At 51 per cent, Indonesia had the highest proportion of white-collar respondents who said they put careful thought into choosing their professional profile picture; Japan had the lowest at just 4 per cent. For Hong Kong, the figure was 21.5 per cent.

"Almost a quarter of surveyed Hong Kong professionals believe it is more appropriate to self-promote on social media now than ever before," says Deepa Sapatnekar, head of communications for India and Hong Kong at LinkedIn.

"In today's digital age, your profile photo is often your chance for a first impression.

"It's critical for professionals of all ages to put their best foot forward by leveraging social media to establish their professional brand," Sapatnekar says.
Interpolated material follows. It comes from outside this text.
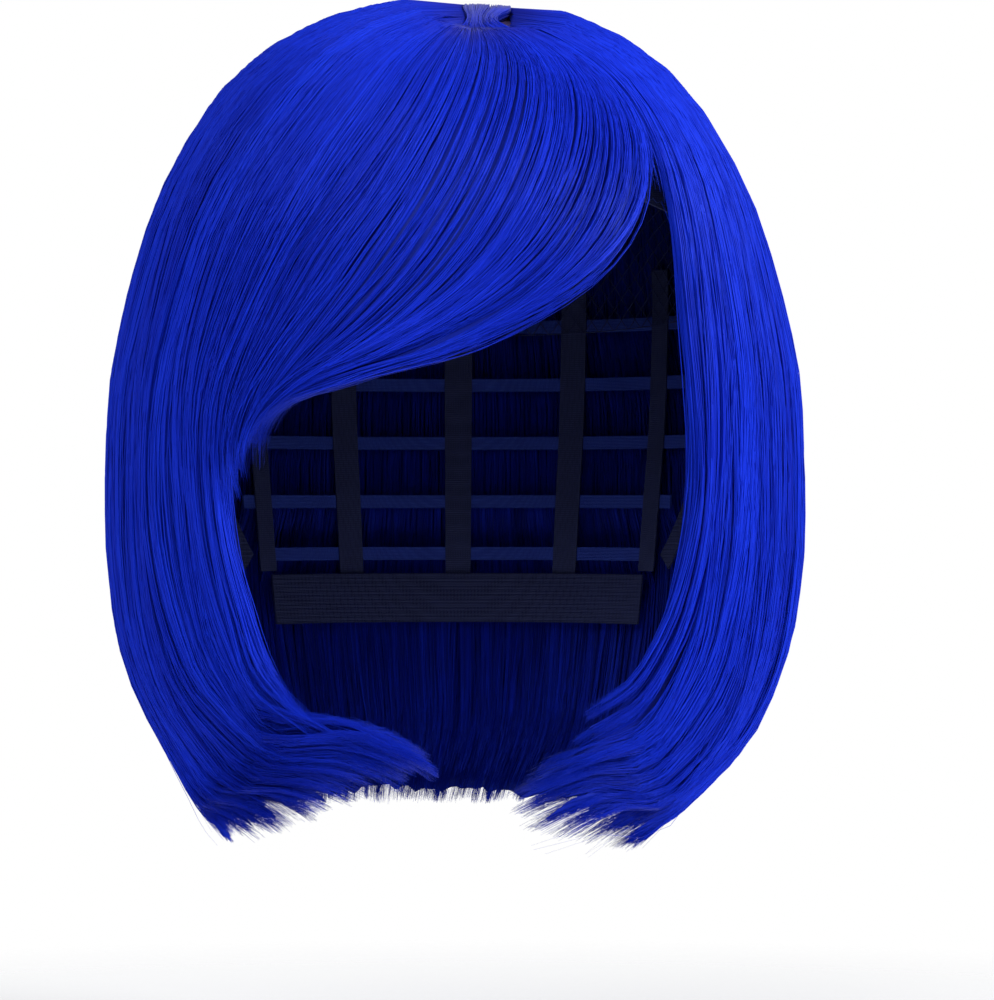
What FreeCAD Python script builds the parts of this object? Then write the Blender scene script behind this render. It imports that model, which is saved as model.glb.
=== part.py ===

Employees will go to great lengths to ensure their "professional brand remains clean", even if it means being dishonest, according to the survey. Some 36 per cent of Hong Kong professionals admitted that if they were fired by an employer, they would try to hide this information by pretending they had left the job of their own accord. Young professionals with most of their career ahead of them were the most likely to do so, including 48 per cent of 18- to 24-year-olds and 40 per cent of millennials.

A separate survey last year by Harris Interactive in the US found half the people who used profile photos edited the pictures before posting them online. The most common changes included removing blemishes and adding colour to their faces.